Moreover, it looks like the income that’s “available” to the duchess might include her jewelry, travel expenses, and accommodations. As if that’s not enough to cause a tax headache, it looks like the IRS could look into Prince Charles’ and the queen’s wealth, since they give funds to the couple.

While taxes aren’t due until mid-April, it looks like the royal officials are getting a jump start by hiring a U.S. financial consultancy firm. And that sounds like a good idea, considering that the guidelines from the IRS are somewhat vague, stating that “You are generally taxed on income available to you, regardless of whether it is in your possession.”

And if the IRS does audit the royal family, it could be a giant headache for them, described an aide.

“We’re looking at a level of financial exposure the Royal Family has never had to face before. It’s the royal household’s worst nightmare.”

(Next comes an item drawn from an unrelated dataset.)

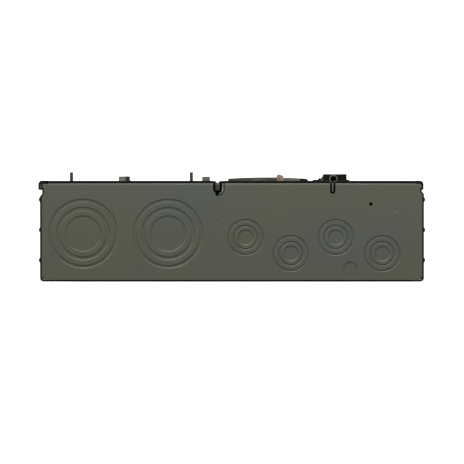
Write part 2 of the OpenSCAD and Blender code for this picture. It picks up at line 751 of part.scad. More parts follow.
// two plain steel posts that hold the cover off the interior
module cover_posts() {
    top = box_d + post_proud;
    z = neutral_z1 - 6;
    color([0.42, 0.42, 0.42]) {
        bar_y(post_outer_x, z, sheet_t, top, post_r);
        bar_y(post_outer_x, z, sheet_t, sheet_t + 4, 5);
        bar_y(post_inner_x, z, pan_top, top, post_r);
        bar_y(post_inner_x, z, pan_top, pan_top + 4, 5);
    }
}

// bracket that holds the back-fed main breaker down; its arm enters the breaker's inner end
hold_x0 = 21.8;
hold_x1 = 29.6;
hold_t = 2.4;
hold_half = 7;
hold_z = main_z1 - pitch;
hold_arm_v = 40;
hold_top = box_d + main_proud + 1.2;
hold_head = 7.5;
hold_foot_x = insulator_half + 0.6;
hold_screw_x = hold_foot_x + 9;

module main_hold_down() {
    z0 = hold_z - hold_half;
    z1 = hold_z + hold_half;
    step = seat_d + 8;
    color(copper) difference() {
        union() {
            slab(hold_foot_x, hold_foot_x + 14, pan_top, pan_top + hold_t, z0, z1);
            slab(hold_foot_x, hold_foot_x + hold_t, pan_top, step, z0, z1);
            slab(hold_x1 - hold_t, hold_foot_x + hold_t, step - hold_t, step, z0, z1);
            slab(hold_x1 - hold_t, hold_x1, step - hold_t, hold_top, z0, z1);
            slab(hold_x0, hold_x1, hold_top - hold_head, hold_top, z0, z1);
            slab(case_over - 3.2, hold_x1 - 1, seat_d + hold_arm_v, seat_d + hold_arm_v + hold_t, z0, z1);
        }
        bar_y(hold_screw_x, hold_z, pan_top - 1, pan_top + hold_t + 1, 2.3);
    }
}

module hold_down_screw()
    color(zinc) screw(hold_screw_x, hold_z, pan_low - 2, pan_top + hold_t, 2, 3.8, 2.4);

// ---- main breaker ----
// Its pieces are laid out in (u, v): u runs outward from the inner end, v rises from the seat.
// Pole a is the upper one. Each pole fills one pitch along z.

function pole_z(k) = main_z1 - (k + 1) * pitch;
pole_mid = pitch / 2;
base_w = 16;
mech_low = 16;
mech_top = case_h - 4.5;
jaw_half = 4.5;
lug_u = 68;
lug_v = 26;
lug_bore_r = 4.2;
lug_block = 13.5;
arm_u = 44;
arm_v = 36;
arm_pin_r = 2.5;
arm_ratio = 0.4;
arm_l = 30;
arm_on = 201.5;
arm_off = arm_on - handle_throw * arm_ratio;
axle_r = 2.4;
hub_r = 9;
handle_w = 7.6;
tie_t = 1.1;
rivet_spots = [[3.3, 32], [3.2, 54], [case_l - 4.2, 45], [66, 8], [28, 8]];
case_rivet_r = 1.3;

// children drawn in (u, v) are extruded from z0 to z1 above the foot of pole k
module in_pole(k, z0, z1)
    translate([case_over, -seat_d, pole_z(k) + z0]) linear_extrude(z1 - z0) rotate(180) children();
module box_uv(u0, u1, v0, v1)
    translate([u0, v0]) square([u1 - u0, v1 - v0]);
module disc(u, v, r)
    translate([u, v]) circle(r);

// side view of the case: crowned top, rounded outer corner, notch for the hold-down
module case_outline() {
    chord = case_l - 3.5;
    top_r = (chord * chord / 4 + crown * crown) / (2 * crown);
    half_a = asin(chord / 2 / top_r);
    shoulder = case_h - crown;
    difference() {
        polygon(concat(
            [[2, 0], [case_l - 2, 0], [case_l, 2]],
            arc(case_l - 3.5, shoulder - 3.5, 3.5, 0, 90),
            arc(chord / 2, case_h - top_r, top_r, 90 - half_a, 90 + half_a, 16),
            [[0, 2]]));
        box_uv(-1, 4.2, hold_arm_v - 1, hold_arm_v + hold_t + 1);
        box_uv(case_over + rail_x - 1.8, case_over + rail_x + 0.6, -1, 4.2);
    }
}

module mechanism_room() {
    box_uv(6.4, 58, mech_low, mech_top);
    box_uv(57, 62, 44, mech_top);
    box_uv(57, 60, mech_low, mech_low + 3.2);
    box_uv(59.5, case_l - case_wall, mech_low, 35);
}

// a shell of pole k between z0 and z1, hollow above room0 and below room1
module case_shell(k, z0, z1, room0, room1) {
    foot = pole_z(k);
    u_x = case_over;
    difference() {
        in_pole(k, z0, z1) case_outline();
        in_pole(k, room0, room1) mechanism_room();
        // blade slot and line jaw room, open below and at the inner end
        in_pole(k, pole_mid - jaw_half, pole_mid + jaw_half) box_uv(-1, 17, -1, mech_low + 0.1);
        // opening for the handle
        in_pole(k, pole_mid - handle_w / 2 - part_gap, pole_mid + handle_w / 2 + part_gap)
            box_uv(pivot_u - 8.6, pivot_u + 8.6, mech_top - 1, case_h + 1);
        // axle bearings
        in_pole(k, 0.8, pitch - 0.8) disc(pivot_u, pivot_h, axle_r + pin_gap);
        // wire way and screw way of the lug
        bar_x(u_x - case_l - 1, u_x - case_l + case_wall + 1, seat_d + lug_v,
              foot + pole_mid, lug_bore_r + 0.4);
        bar_y(u_x - lug_u, foot + pole_mid, seat_d + 34, seat_d + case_h + 1, 4);
        for (s = rivet_spots)
            in_pole(k, -1, pitch + 1) disc(s[0], s[1], case_rivet_r);
    }
}

module pole_base(k) color(black) {
    case_shell(k, 0, base_w, case_wall, pitch - case_wall);
    // pin for the contact arm
    in_pole(k, case_wall - 0.01, base_w) disc(arm_u, arm_v, arm_pin_r);
}
module pole_cover(k) color(black)
    case_shell(k, base_w, pitch, case_wall, pitch - case_wall);

module pole_a_base() pole_base(0);
module pole_a_cover() pole_cover(0);
module pole_b_base() pole_base(1);
module pole_b_cover() pole_cover(1);

// rivets along both poles, sunk at each end
module case_rivets()
    color(zinc) for (s = rivet_spots)
        in_pole(1, 0.4, 2 * pitch - 0.4) disc(s[0], s[1], case_rivet_r - 0.02);

// a figure drawn upright at the handle pivot, leaned to the off position
module at_pivot()
    translate([pivot_u, pivot_h]) rotate(-handle_lean) children();

module handle(k) color([0.62, 0.53, 0.4]) {
    tip = handle_l - tie_t;
    in_pole(k, pole_mid - handle_w / 2, pole_mid + handle_w / 2) at_pivot() {
        circle(hub_r);
        polygon([[-3.2, 0], [3.2, 0], [2.7, tip], [-2.7, tip]]);
    }
    in_pole(k, 1.1, pitch - 1.1) at_pivot() circle(axle_r);
}
module pole_a_handle() handle(0);
module pole_b_handle() handle(1);

// bar across both handle tips with a finger groove along it, and a cheek beside the upper pole
// that stands upright while the breaker is off
module handle_tie() {
    cheek_z = 2 * pitch + part_gap;
    cheek_t = 1.4;
    grip_w = 5.4;
    groove = 1.2;
    tip = [pivot_u + handle_l * sin(handle_lean), pivot_h + handle_l * cos(handle_lean)];
    color([0.62, 0.53, 0.4]) difference() {
        union() {
            in_pole(1, pole_mid - handle_w / 2, cheek_z + cheek_t) at_pivot()
                translate([-grip_w / 2, handle_l - tie_t]) square([grip_w, tie_t]);
            in_pole(1, cheek_z, cheek_z + cheek_t) translate(tip)
                polygon([[-3.3, -9.5], [3.3, -9.5], [3.3, -3.2], [1.9, -0.1], [-1.9, -0.1], [-3.3, -3.2]]);
        }
        in_pole(1, pole_mid + handle_w / 2, pole_mid + pitch - handle_w / 2) at_pivot()
            translate([-groove / 2, handle_l - 0.7]) square([groove, 2]);
        // slot down the cheek
        in_pole(1, cheek_z + cheek_t / 2, cheek_z + cheek_t + 1) translate(tip)
            box_uv(-1.5, 0, -10, -3.4);
    }
}

// moving contact: hub on the pin, tapered arm and a contact pad, drawn open
module contact_arm(k)
    color(copper) in_pole(k, pole_mid - 1.2, pole_mid + 1.2)
        translate([arm_u, arm_v]) rotate(arm_off) difference() {
            union() {
                circle(5);
                polygon([[0, -4], [arm_l - 4, -2.2], [arm_l + 2.4, -2.2], [arm_l + 2.4, 2.2], [0, 4]]);
                // the pad is on the side that meets the fixed contact
                polygon([[arm_l - 3, 2], [arm_l + 2, 2], [arm_l + 2, 3.6], [arm_l - 3, 3.6]]);
            }
            circle(arm_pin_r + pin_gap);
        }
module pole_a_contact_arm() contact_arm(0);
module pole_b_contact_arm() contact_arm(1);

// line jaw that grips the stab, with the strap and pad of the fixed contact
module line_jaw(k)
    color(copper) {
        blade_top = bus_top + 14 - seat_d;
        for (s = [-1, 1])
            in_pole(k, pole_mid + s * (stab_t / 2 + 0.65) - 0.6, pole_mid + s * (stab_t / 2 + 0.65) + 0.6)
                box_uv(3, 15, 3, blade_top + 1);
        in_pole(k, pole_mid - stab_t / 2 - 1.25, pole_mid + stab_t / 2 + 1.25) {
            box_uv(3, 15, blade_top + 0.8, blade_top + 2);
            box_uv(12.5, 15, blade_top + 1, 19);
            box_uv(11, 19, 18, 20);
            box_uv(12, 18, 20, 20.6);
        }
    }
module pole_a_line_jaw() line_jaw(0);
module pole_b_line_jaw() line_jaw(1);

// stack of arc plates between two cheeks, beyond the tip of the arm
module arc_chute(k)
    color(zinc) {
        for (v = [24:2.4:38])
            in_pole(k, pole_mid - 6, pole_mid + 6) box_uv(6.6, 10.7, v, v + 0.9);
        for (s = [-1, 1])
            in_pole(k, pole_mid + s * 6.3 - 0.5, pole_mid + s * 6.3 + 0.5) box_uv(6.6, 10.7, 23, 38);
    }
module pole_a_arc_chute() arc_chute(0);
module pole_b_arc_chute() arc_chute(1);

// terminal strip under the lug, turned up into the bimetal
module bimetal(k)
    color(copper) in_pole(k, pole_mid - 4, pole_mid + 4) {
        box_uv(55.4, case_l - 4, mech_low + 0.4, mech_low + 2.4);
        box_uv(55.4, 56.6, mech_low + 1, 43);
    }
module pole_a_bimetal() bimetal(0);
module pole_b_bimetal() bimetal(1);

module load_lug(k) {
    x = case_over - lug_u;
    z = pole_z(k) + pole_mid;
    color(tin) difference() {
        slab(x - lug_block / 2, x + lug_block / 2, seat_d + mech_low + 2.4, seat_d + 34.6,
             z - lug_block / 2, z + lug_block / 2);
        bar_x(x - lug_block, x + lug_block, seat_d + lug_v, z, lug_bore_r);
        bar_y(x, z, seat_d + lug_v, seat_d + 36, 3.05);
    }
}
module pole_a_lug() load_lug(0);
module pole_b_lug() load_lug(1);

// socket-headed set screws, backed out clear of the wire bores
module lug_screws()
    color(zinc) for (k = [0, 1]) {
        z = pole_z(k) + pole_mid;
        x = case_over - lug_u;
        difference() {
            bar_y(x, z, seat_d + lug_v + lug_bore_r + 0.1, seat_d + 41, 3);
            bar_y(x, z, seat_d + 38, seat_d + 42, 1.6, $fn = 6);
        }
    }

// torsion spring around each arm pin
spring_r = 4.2;
spring_wire = 0.5;
spring_turns = 5;
spring_steps = 14;
spring_sides = 6;
module coil() {
    rise = 2.3 * spring_wire;
    count = spring_turns * spring_steps;
    points = [for (i = [0:count], j = [0:spring_sides - 1])
        let (a = 360 * i / spring_steps, b = 360 * j / spring_sides, r = spring_r + spring_wire * cos(b))
            [r * cos(a), r * sin(a), rise * i / spring_steps + spring_wire * sin(b)]];
    sides = [for (i = [0:count - 1], j = [0:spring_sides - 1])
        let (k = (j + 1) % spring_sides)
            [i * spring_sides + j, (i + 1) * spring_sides + j, (i + 1) * spring_sides + k,
                i * spring_sides + k]];
    first = [for (j = [0:spring_sides - 1]) j];
    last = [for (j = [spring_sides - 1:-1:0]) count * spring_sides + j];
    polyhedron(points, concat(sides, [first, last]), convexity = 6);
}
module arm_springs()
    color(zinc) for (k = [0, 1])
        translate([case_over - arm_u, -seat_d - arm_v, pole_z(k) + case_wall + 0.8]) coil();

box_wrap();
top_end_wall();
bottom_end_wall();
corner_rivets();
notch_cups();
interior_pan();
pan_screws();
breaker_rail_left();
breaker_rail_right();
bus_insulator();
bus_bar_a();
bus_bar_b();
bus_screws();
neutral_support_left();
neutral_support_right();
neutral_bar_left();
neutral_bar_right();
neutral_screws_left();
neutral_screws_right();
neutral_end_lug();
end_lug_screw();
neutral_cross_strap();
strap_insulator();
strap_bolts();
bonding_screw();
neutral_lug();
neutral_lug_screw();
neutral_lug_cover();
cover_posts();
main_hold_down();
hold_down_screw();
pole_a_base();
pole_a_cover();
pole_b_base();
pole_b_cover();
case_rivets();
pole_a_handle();
pole_b_handle();
handle_tie();
pole_a_contact_arm();
pole_b_contact_arm();
pole_a_line_jaw();
pole_b_line_jaw();
pole_a_arc_chute();
pole_b_arc_chute();
pole_a_bimetal();
pole_b_bimetal();
pole_a_lug();
pole_b_lug();
lug_screws();
arm_springs();
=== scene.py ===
"""Residential load center: finishes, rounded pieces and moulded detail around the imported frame."""

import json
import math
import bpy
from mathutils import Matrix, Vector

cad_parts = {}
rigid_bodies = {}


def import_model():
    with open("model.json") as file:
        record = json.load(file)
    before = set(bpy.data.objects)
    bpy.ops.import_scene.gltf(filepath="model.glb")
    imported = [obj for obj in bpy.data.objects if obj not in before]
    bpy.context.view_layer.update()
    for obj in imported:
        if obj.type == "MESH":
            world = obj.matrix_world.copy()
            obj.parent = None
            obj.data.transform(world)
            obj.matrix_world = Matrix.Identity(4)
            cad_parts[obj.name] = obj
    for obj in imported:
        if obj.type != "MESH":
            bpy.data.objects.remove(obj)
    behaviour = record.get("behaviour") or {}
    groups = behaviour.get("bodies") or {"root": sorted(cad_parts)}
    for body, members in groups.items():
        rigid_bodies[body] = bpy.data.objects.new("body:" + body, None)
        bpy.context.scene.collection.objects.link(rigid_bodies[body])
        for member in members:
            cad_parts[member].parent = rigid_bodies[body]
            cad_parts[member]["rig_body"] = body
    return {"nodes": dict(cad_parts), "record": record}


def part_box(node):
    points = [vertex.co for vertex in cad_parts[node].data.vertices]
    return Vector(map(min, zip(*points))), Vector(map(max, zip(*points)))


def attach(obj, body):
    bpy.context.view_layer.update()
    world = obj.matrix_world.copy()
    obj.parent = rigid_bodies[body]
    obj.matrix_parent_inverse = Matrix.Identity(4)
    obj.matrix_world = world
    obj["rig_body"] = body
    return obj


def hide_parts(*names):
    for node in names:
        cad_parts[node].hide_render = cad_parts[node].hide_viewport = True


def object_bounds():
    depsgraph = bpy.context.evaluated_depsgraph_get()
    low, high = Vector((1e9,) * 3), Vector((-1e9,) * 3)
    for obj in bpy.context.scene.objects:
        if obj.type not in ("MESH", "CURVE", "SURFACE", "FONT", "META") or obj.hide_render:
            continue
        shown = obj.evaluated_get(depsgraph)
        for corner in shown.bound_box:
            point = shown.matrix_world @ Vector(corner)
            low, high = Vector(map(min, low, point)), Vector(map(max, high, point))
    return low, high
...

The idea of the royal family paying taxes might seem like an ironic twist, considering that the monarchy is tax-exempt in their country. The family receives around $368 million every year from their country, of which around $48 million is provided by the British government, according to Insider.

Some of the funds come from the Sovereign Grant, which includes money from British taxpayers along with 15 percent of the Crown Estate’s profits. The estates are a portfolio of properties that are owned by the monarchy. This even includes property that’s being used as a wind farm, detailed the BBC. The rest of the profits from the estates are given to the public treasury. And last year, each British taxpayer paid about 69 pence toward the monarchy, described Vanity Fair.

It’s hard to know right now how the tax season will pan out for the royals at this point. The experts will likely have some good advice for the monarchy, and at the very least, they still have some months to go before the filings are due.